Robotic Process Automation (RPA) and Artificial Intelligence (AI) are often used interchangeably. This bucketing is unfortunate, since they mean very different things.
RPA started as the application of technology to help employees replace their daily labors with those undertaken by robots. A clear example would be the appearance of a robotic arm in the General Motors assembly line in 1961. Humans were tiredly (and slowly) screwing side-view mirrors onto cars, and sagaciously saw that robots would do a better job. Machines were therefore designed to screw side-view mirrors onto cars again and again, without getting tired or complaining.
Note that RPA systems are “dumb.” Without precise directions from human designers about what to do, the robotic arms were just collections of metal. And once they received this explicit direction, they could only do one thing — screw side-view mirrors onto cars — and could never hope to learn how to do anything else.
Of course RPA evolution didn’t stop at the automotive assembly line; like many progressive technologies, it expanded into software. But the core remains: RPA software programs are similarly dumb, programmed by humans to do one task without any need or hope of learning beyond it.

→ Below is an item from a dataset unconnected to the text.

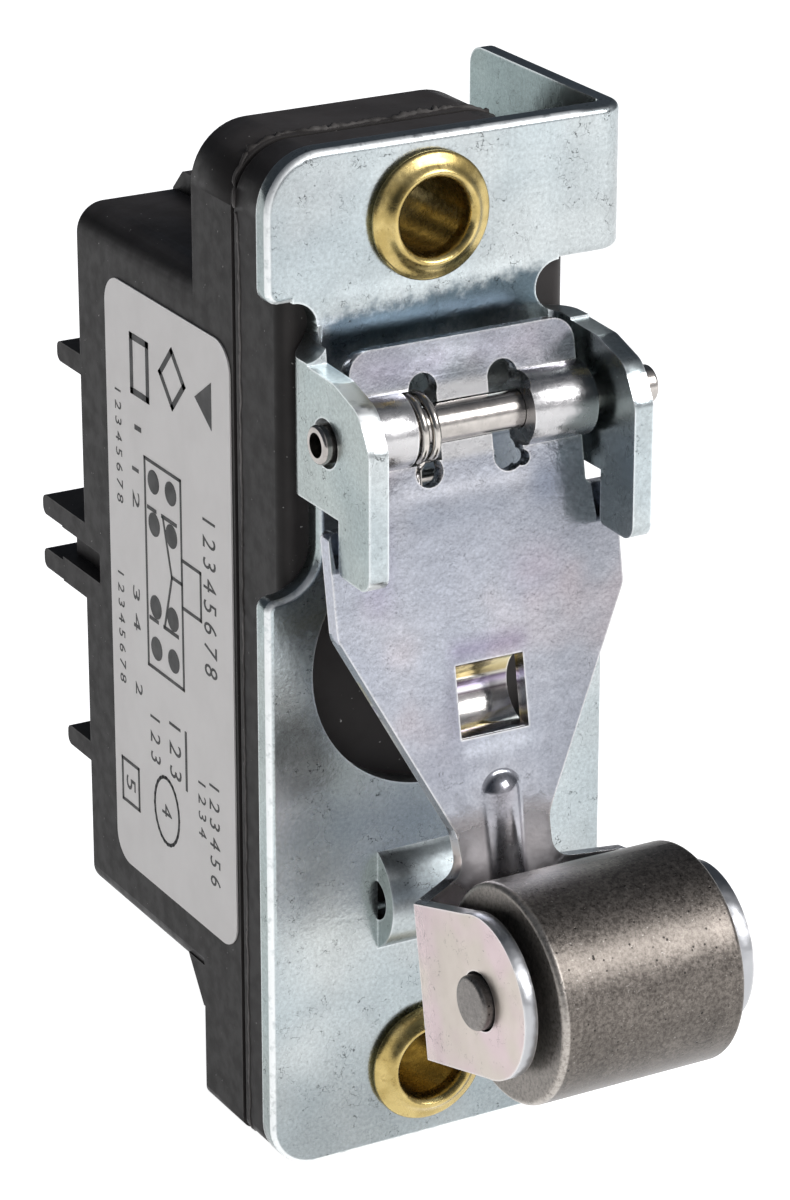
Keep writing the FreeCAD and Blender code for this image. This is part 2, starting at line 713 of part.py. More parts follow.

For example, let’s say AppZen used RPA instead of AI. That would mean we programmed our software to have rules like “Flag any alcohol receipt greater than $50.” While of course that rule, enforced over and over again, does have some usefulness, it does not take into the account the unpredictability of human experience, and it certainly doesn’t have any desire to try.
An example of RPA used in the expense report space is Workfusion. This macro on the desktop allows users to set up rules to flag misconduct most often when porting data from one software system to another. So if the user is sharing data from the company’s T&E software to its reimbursement software, she can, using the example again, set rules that flag every alcohol receipt over $50.
The problem is that RPA is simply not “intelligent;” the system cannot get smarter over time. It’s set and forgotten; no smarter 2 years after the day it was designed. A Fortune 50 bank tried RPA for its expense report audit and struggled mightily. The system simply lacked the decision-making capabilities necessary for the complex, organic world of T&E.
AI’s history dates back to around the same time as RPA’s — the late 1950’s. It was then that Marvin Minsky and John McCarthy described AI as any activity performed by a program or a machine that, if a human carried out the same task, we would say the human had to apply intelligence to accomplish it.
Of course AI has also grown into the software world, where it has retained the kernel of getting smarter over time.
In the example of expense reports, an AI system like AppZen’s can learn that, say, Nike’s market cap has grown by 35% in a given year therefore it could be permissible to expense more than $50 on alcohol to network with company executives. Or it could it learn that the British Pound is particularly strong against dollar in a given month and that $50 at the pub with the team after the conference ain’t what it used to be.
Clearly, both RPA and AI have trailblazing histories and vital present-day applications. RPA specializes in the black-and-white world of rules and repetition. AI, on the other hand, is designed to grow more intelligent over time, learning from real-world factors outside the proscribed world of the original task. While both types of systems of have their merits, we here at AppZen believe that AI provides the best service for expense report automation, and we’re committed to help make our platform more intelligent every day.